Se fossi nata Alberto anziché Alberta, avrei una personalità piuttosto stravagante, estroversa e creativa. Inoltre, secondo il test Che uomo saresti? che trovate sul numero di Confidenze in edicola adesso, sarei anche un tipo eclettico, affascinante e molto intelligente.
Invece, mannaggia, sono nata donna e l’unica definizione del profilo che penso mi appartenga sul serio sia “spirito libero”. Anche se negli anni ho capito che più della libertà vera e propria sono innamorata della sua idea.
Se potessi fare tutto quello che mi viene in mente, infatti, non credo che sarei particolarmente felice, anzi. I paletti, gli obblighi, gli orari e le restrizioni che appartengono a ognuno di noi sono per me dei fondamentali per raggiungere il top della contentezza.
Ho fatto questa considerazione quando aspettavo il mio primo bambino. In congedo maternità, non avevo nessun impegno se non quello di riempire le giornate. E visto che dopo la scuola ho iniziato subito a lavorare, non mi era mai successo in vita mia. Ma se pensavo di spassarmela ai massimi, settimana dopo settimana mi sono accorta che tutto quel tempo a disposizione mi annoiava a morte.
Alzarsi alla mattina e decidere senza vincoli cosa fare è molto allettante. Ma, almeno nel mio caso, solo sulla carta. Perché l’agenda piena zeppa di commissioni, tanto da fare in redazione e la sera già organizzata, a me riempiono di adrenalina e di energia. Tant’è che se dovessi descrivere un lato del mio carattere userei la definizione: “desiderosa di saturare il tempo”.
Quando l’ho sentita (attribuita a una persona che non conosco) ho pensato che fosse perfetta anche per me. Che invoco la libertà quando, in realtà, la vivo come uno splendido e meritatissimo premio alla prigionia. In altre parole, penso che il weekend sia una grande figata esclusivamente perché segue la settimana di lavoro. E che una lunga vacanza sia un sogno solo perché a un certo punto finisce.

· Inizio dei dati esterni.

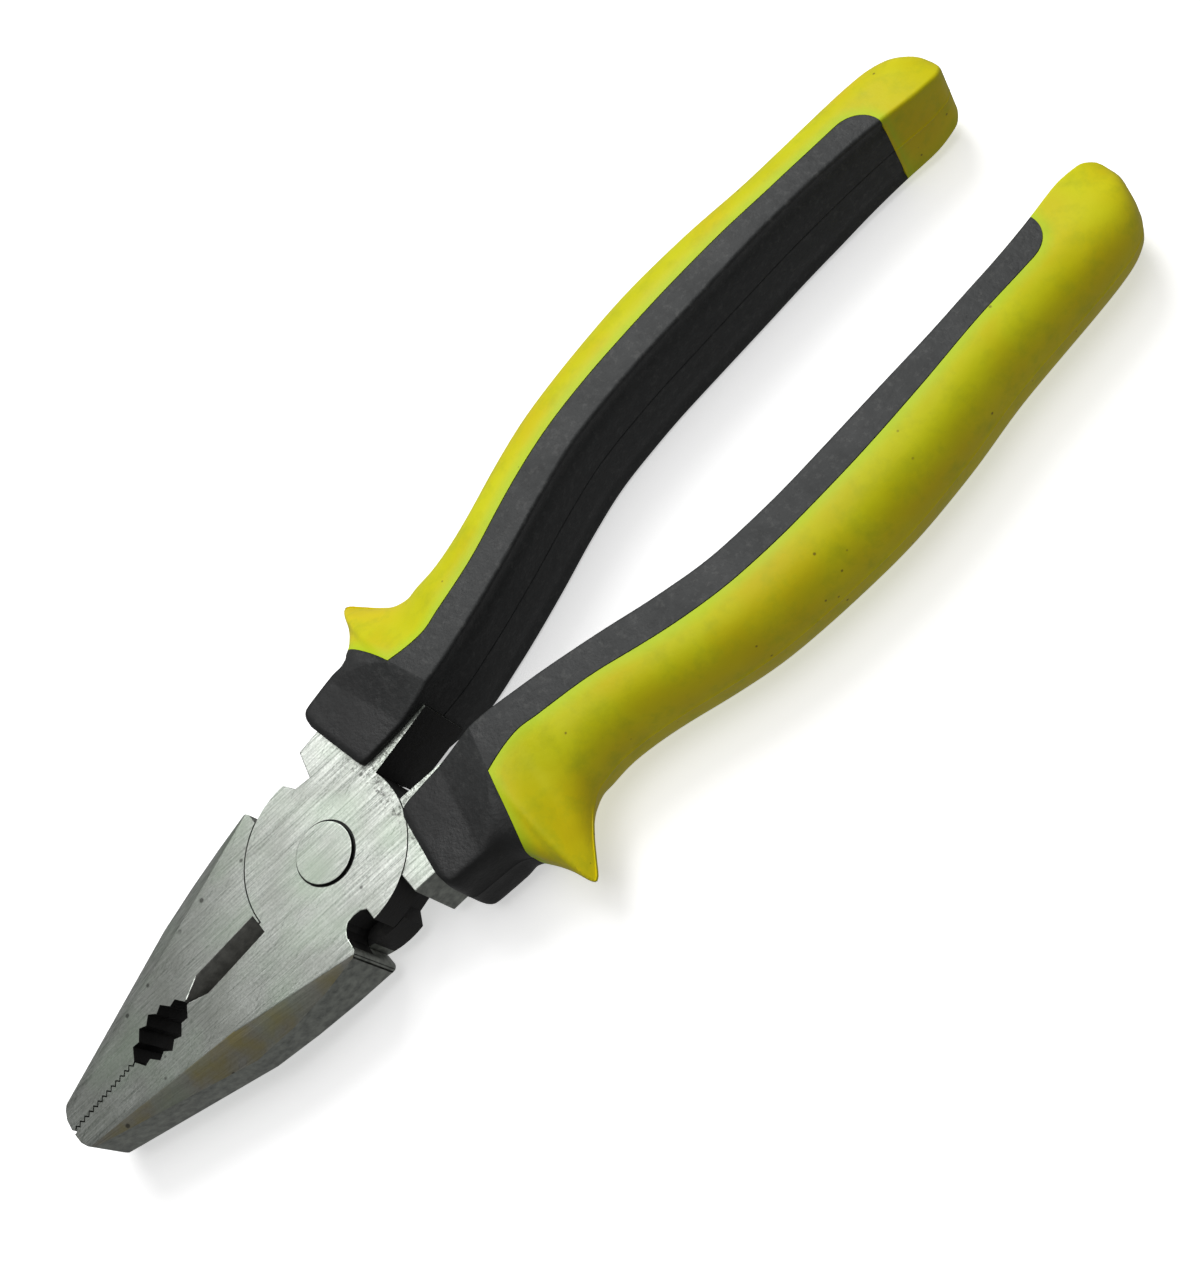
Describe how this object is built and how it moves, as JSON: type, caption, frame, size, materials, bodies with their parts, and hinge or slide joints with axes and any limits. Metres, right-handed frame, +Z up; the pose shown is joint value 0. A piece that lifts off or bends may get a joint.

Così, se quando sono via amo non avere orari e prendere la direzione del vento, appena torno mi piace da pazzi rituffarmi nei ritmi serrati, precisi e inderogabili (il logorio della vita moderna lo chiamava Ernesto Calindri). E lo faccio con la gioia di un bambino davanti al barattolo di marmellata.
Sì, insomma, sarò particolarmente nevrotica, ma gli impegni obbligatori per me sono una specie di cuccia che assicura una confortante regolarità e una buona dose di ordine alla mia esistenza.
Ma per trasformare gli oneri in onori e non viverli come un giogo ho bisogno di non sentirmi costretta. Quindi cerco di organizzarmi. Per esempio, tenendo dei giorni di ferie arretrate che non farò mai. Ma sapere che sono lì a mia completa disposizione mi dà l’impressione di aver sempre sottomano una via di fuga dai doveri. E mi convince che andare puntuale in redazione è una mia scelta.
In realtà non è proprio così, visto che alla scrivania devo presentarmi per forza. Ma come dicevo prima, più della libertà (che oltre un certo limite quasi mi spaventa) il mio spirito libero mi fa amare l’idea di poterne godere appena ne sento la necessità.